Task description
Give back the exact lines spanning from the line with "back, tube_end, -half_h, half_h)" to the line with "points = [vertex.co", with both of those lines included and no others.

Material provided
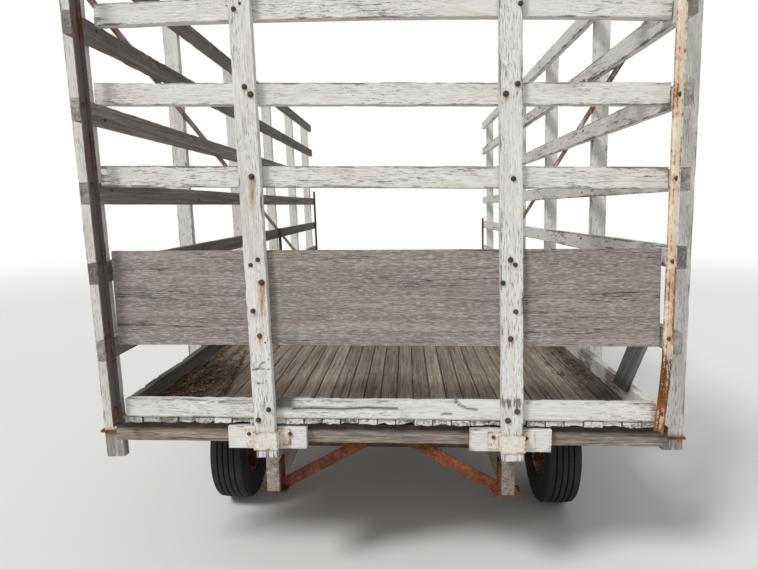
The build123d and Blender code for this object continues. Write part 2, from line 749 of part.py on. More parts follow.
hollow = reach_part(half_reach - REACH_WALL, reach_rear - PAST, tube_front + PAST)
save_gear("reach_tube", reach_part(half_reach, reach_rear, tube_front) - hollow)
bar_front = front_axle_y + AXLE_DEPTH / 2
save_gear("reach_bar", reach_part(half_bar, tube_front - REACH_BAR_LAP, bar_front))


# Hounds: flat bars that spread from the reach to each axle
def build_hounds(axle_y, direction, inner):
    start = axle_y + direction * AXLE_DEPTH / 2
    end = start + direction * HOUND_LENGTH
    half = HOUND_WIDTH / 2
    points = [
        (HOUND_SPREAD - half, start),
        (HOUND_SPREAD + half, start),
        (inner + HOUND_WIDTH, end),
        (inner, end),
    ]
    low = wheel_z - HOUND_THICKNESS / 2
    plane = Plane(origin=(0, 0, low))
    bar = prism(points, plane, HOUND_THICKNESS)
    y0 = end - direction * 2 * HOUND_WIDTH
    hanger = block(inner, inner + REACH_WALL, y0, end, low, reach_z + inner)
    right = bar + hanger
    under = block(-inner - REACH_WALL, inner + REACH_WALL, y0, end, low, low + HOUND_THICKNESS)
    return right + flip(right) + under


save_gear("rear_hounds", build_hounds(rear_axle_y, 1, half_reach))
save_gear("front_hounds", build_hounds(front_axle_y, -1, half_bar))


# Steering knuckle: kingpin barrel, wheel spindle and tie-rod arm
arm_low = wheel_z - ARM_THICKNESS / 2
arm_high = wheel_z + ARM_THICKNESS / 2
tie_low = arm_high + TIE_GAP
tie_high = tie_low + ARM_THICKNESS


def build_knuckle(side):
    y = front_axle_y
    low = wheel_z - BARREL_HEIGHT / 2
    high = wheel_z + BARREL_HEIGHT / 2
    collar = hub_face - SPINDLE_END_GAP
    body = post_z(BARREL_RADIUS, low, high, king_x, y)
    body += bar_x(SPINDLE_RADIUS, king_x, spindle_tip, y, wheel_z)
    back = king_x + BARREL_RADIUS + COLLAR_STEP
    body += bar_x(BARREL_RADIUS + COLLAR_STEP, back, collar, y, wheel_z)
    turn = degrees(atan2(ARM_OUTWARD, ARM_FORWARD))
    reach = hypot(ARM_OUTWARD, ARM_FORWARD)
    arm = block(-ARM_WIDTH / 2, ARM_WIDTH / 2, 0, reach, arm_low, arm_high)
    arm = Pos(king_x, y, 0) * Rot(0, 0, -turn) * arm
    pin_x = king_x + ARM_OUTWARD
    pin_y = y + ARM_FORWARD
    body += arm
    body += post_z(ARM_WIDTH / 2, arm_low, arm_high, pin_x, pin_y)
    body += post_z(TIE_PIN_RADIUS, arm_low, tie_high + TIE_GAP, pin_x, pin_y)
    body -= post_z(KINGPIN_RADIUS + PIN_CLEARANCE, low - PAST, high + PAST, king_x, y)
    return on_side(body, side)


save_gear("knuckle_l", build_knuckle(-1))
save_gear("knuckle_r", build_knuckle(1))


# Steering head: a swinging plate with the two tie-rod pins and the tongue's cheeks
def build_head():
    beam_low = wheel_z - AXLE_HEIGHT / 2
    low = beam_low + YOKE_GAP
    high = axle_top - YOKE_GAP
    cheek_in = TONGUE_WIDTH / 2 + TONGUE_SIDE_GAP
    cheek_out = cheek_in + CHEEK_THICKNESS
    pin_y = front_axle_y + TONGUE_PIN_PLACE
    plate_front = pin_y - CHEEK_RADIUS - TONGUE_HEIGHT / 2
    head = post_z(HEAD_BARREL_RADIUS, low, high, 0, head_y)
    head += block(-cheek_out, cheek_out, head_y, plate_front, arm_low, arm_high)
    z0 = wheel_z - CHEEK_RADIUS
    z1 = wheel_z + CHEEK_RADIUS
    cheek = block(cheek_in, cheek_out, plate_front - CHEEK_RADIUS, pin_y, arm_low, arm_high)
    cheek += block(cheek_in, cheek_out, plate_front, pin_y, z0, z1)
    cheek += bar_x(CHEEK_RADIUS, cheek_in, cheek_out, pin_y, wheel_z)
    head += cheek + flip(cheek)
    pin_end = cheek_out + TONGUE_PIN_STUB
    head += bar_x(TONGUE_PIN_RADIUS, -pin_end, pin_end, pin_y, wheel_z)
    for side in (-1, 1):
        x = side * ARM_OUTWARD
        head += post_z(TIE_PIN_RADIUS, arm_low, tie_high + TIE_GAP, x, head_y + ARM_FORWARD)
    head -= post_z(HEAD_PIN_RADIUS + PIN_CLEARANCE, low - PAST, high + PAST, 0, head_y)
    return head


save_gear("steering_head", build_head())


# Tie rods: a round bar with an eye at each end
def build_tie_rod(side):
    x0 = ARM_OUTWARD
    y0 = head_y + ARM_FORWARD
    x1 = king_x + ARM_OUTWARD
    y1 = front_axle_y + ARM_FORWARD
    z = (tie_low + tie_high) / 2
    length = hypot(x1 - x0, y1 - y0)
    turn = degrees(atan2(y1 - y0, x1 - x0))
    bar = bar_x(TIE_ROD_RADIUS, 0, length, 0, 0)
    rod = Pos(x0, y0, z) * Rot(0, 0, turn) * bar
    eye = TIE_EYE_RADIUS
    rod = rod & block(x0 - eye, x1 + eye, y1 - eye, y0 + eye, tie_low, tie_high)
    rod += post_z(TIE_EYE_RADIUS, tie_low, tie_high, x0, y0)
    rod += post_z(TIE_EYE_RADIUS, tie_low, tie_high, x1, y1)
    inner_hole = TIE_PIN_RADIUS + PIN_CLEARANCE
    outer_hole = TIE_PIN_RADIUS + OPEN_EYE_CLEARANCE
    rod -= post_z(inner_hole, tie_low - PAST, tie_high + PAST, x0, y0)
    rod -= post_z(outer_hole, tie_low - PAST, tie_high + PAST, x1, y1)
    return on_side(rod, side)


save_gear("tie_rod_l", build_tie_rod(-1))
save_gear("tie_rod_r", build_tie_rod(1))


# Tongue: a box tube with a round heel on its pin and a clevis hitch, its tip on the ground
def build_tongue():
    half_w = TONGUE_WIDTH / 2
    half_h = TONGUE_HEIGHT / 2
    tube_end = TONGUE_LENGTH - CLEVIS_LENGTH
    tongue = block(-half_w, half_w, 0, tube_end, -half_h, half_h)
    tongue += bar_x(half_h, -half_w, half_w, 0, 0)
    room = half_w - TONGUE_WALL
    height = half_h - TONGUE_WALL
    tongue -= block(-room, room, TONGUE_HEIGHT, tube_end + PAST, -height, height)
    plate_z = CLEVIS_OPENING / 2
    back = tube_end - CLEVIS_EMBED
    tongue += block(-half_w, half_w, back, tube_end, -half_h, half_h)
    for z in (plate_z, -plate_z - CLEVIS_THICKNESS):
        tongue += block(-half_w, half_w, tube_end, TONGUE_LENGTH, z, z + CLEVIS_THICKNESS)
        tongue += post_z(half_w, z, z + CLEVIS_THICKNESS, 0, TONGUE_LENGTH)
    tongue -= Pos(0, TONGUE_LENGTH, 0) * Cylinder(HITCH_HOLE_RADIUS, TONGUE_HEIGHT)
    tongue -= bar_x(TONGUE_PIN_RADIUS + PIN_CLEARANCE, -half_w - PAST, half_w + PAST, 0, 0)
    return Pos(0, rear + tongue_pin_y, wheel_z) * Rot(-tongue_drop, 0, 0) * tongue


save_gear("tongue", build_tongue())
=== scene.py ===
"""Hay wagon: weathered lumber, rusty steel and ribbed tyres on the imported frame."""
import logging
import math
import random
from collections.abc import Sequence
from dataclasses import dataclass
from enum import Enum
from functools import cache

import bmesh
import bpy
from mathutils import Matrix, Vector, geometry, kdtree, noise


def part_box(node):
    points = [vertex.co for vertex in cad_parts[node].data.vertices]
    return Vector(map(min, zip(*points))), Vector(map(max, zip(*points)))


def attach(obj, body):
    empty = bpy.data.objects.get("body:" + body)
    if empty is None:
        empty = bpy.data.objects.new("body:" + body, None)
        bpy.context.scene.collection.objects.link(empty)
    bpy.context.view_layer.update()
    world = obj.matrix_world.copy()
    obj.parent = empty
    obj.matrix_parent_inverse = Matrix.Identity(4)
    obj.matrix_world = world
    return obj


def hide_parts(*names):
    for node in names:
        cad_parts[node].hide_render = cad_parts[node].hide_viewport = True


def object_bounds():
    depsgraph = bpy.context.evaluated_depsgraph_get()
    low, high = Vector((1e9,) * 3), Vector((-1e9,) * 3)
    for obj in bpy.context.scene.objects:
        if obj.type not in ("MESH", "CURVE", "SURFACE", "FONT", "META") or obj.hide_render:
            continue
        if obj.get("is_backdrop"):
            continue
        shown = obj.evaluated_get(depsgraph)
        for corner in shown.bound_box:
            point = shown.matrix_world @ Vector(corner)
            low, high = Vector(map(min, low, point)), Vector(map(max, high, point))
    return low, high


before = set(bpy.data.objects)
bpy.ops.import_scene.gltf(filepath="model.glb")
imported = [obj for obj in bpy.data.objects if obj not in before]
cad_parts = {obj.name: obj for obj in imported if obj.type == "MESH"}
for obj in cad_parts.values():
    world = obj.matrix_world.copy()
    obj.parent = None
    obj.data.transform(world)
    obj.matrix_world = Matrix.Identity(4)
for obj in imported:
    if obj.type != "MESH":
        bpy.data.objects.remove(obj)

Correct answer
    tongue += block(-half_w, half_w, back, tube_end, -half_h, half_h)
    for z in (plate_z, -plate_z - CLEVIS_THICKNESS):
        tongue += block(-half_w, half_w, tube_end, TONGUE_LENGTH, z, z + CLEVIS_THICKNESS)
        tongue += post_z(half_w, z, z + CLEVIS_THICKNESS, 0, TONGUE_LENGTH)
    tongue -= Pos(0, TONGUE_LENGTH, 0) * Cylinder(HITCH_HOLE_RADIUS, TONGUE_HEIGHT)
    tongue -= bar_x(TONGUE_PIN_RADIUS + PIN_CLEARANCE, -half_w - PAST, half_w + PAST, 0, 0)
    return Pos(0, rear + tongue_pin_y, wheel_z) * Rot(-tongue_drop, 0, 0) * tongue


save_gear("tongue", build_tongue())
=== scene.py ===
"""Hay wagon: weathered lumber, rusty steel and ribbed tyres on the imported frame."""
import logging
import math
import random
from collections.abc import Sequence
from dataclasses import dataclass
from enum import Enum
from functools import cache

import bmesh
import bpy
from mathutils import Matrix, Vector, geometry, kdtree, noise


def part_box(node):
    points = [vertex.co for vertex in cad_parts[node].data.vertices]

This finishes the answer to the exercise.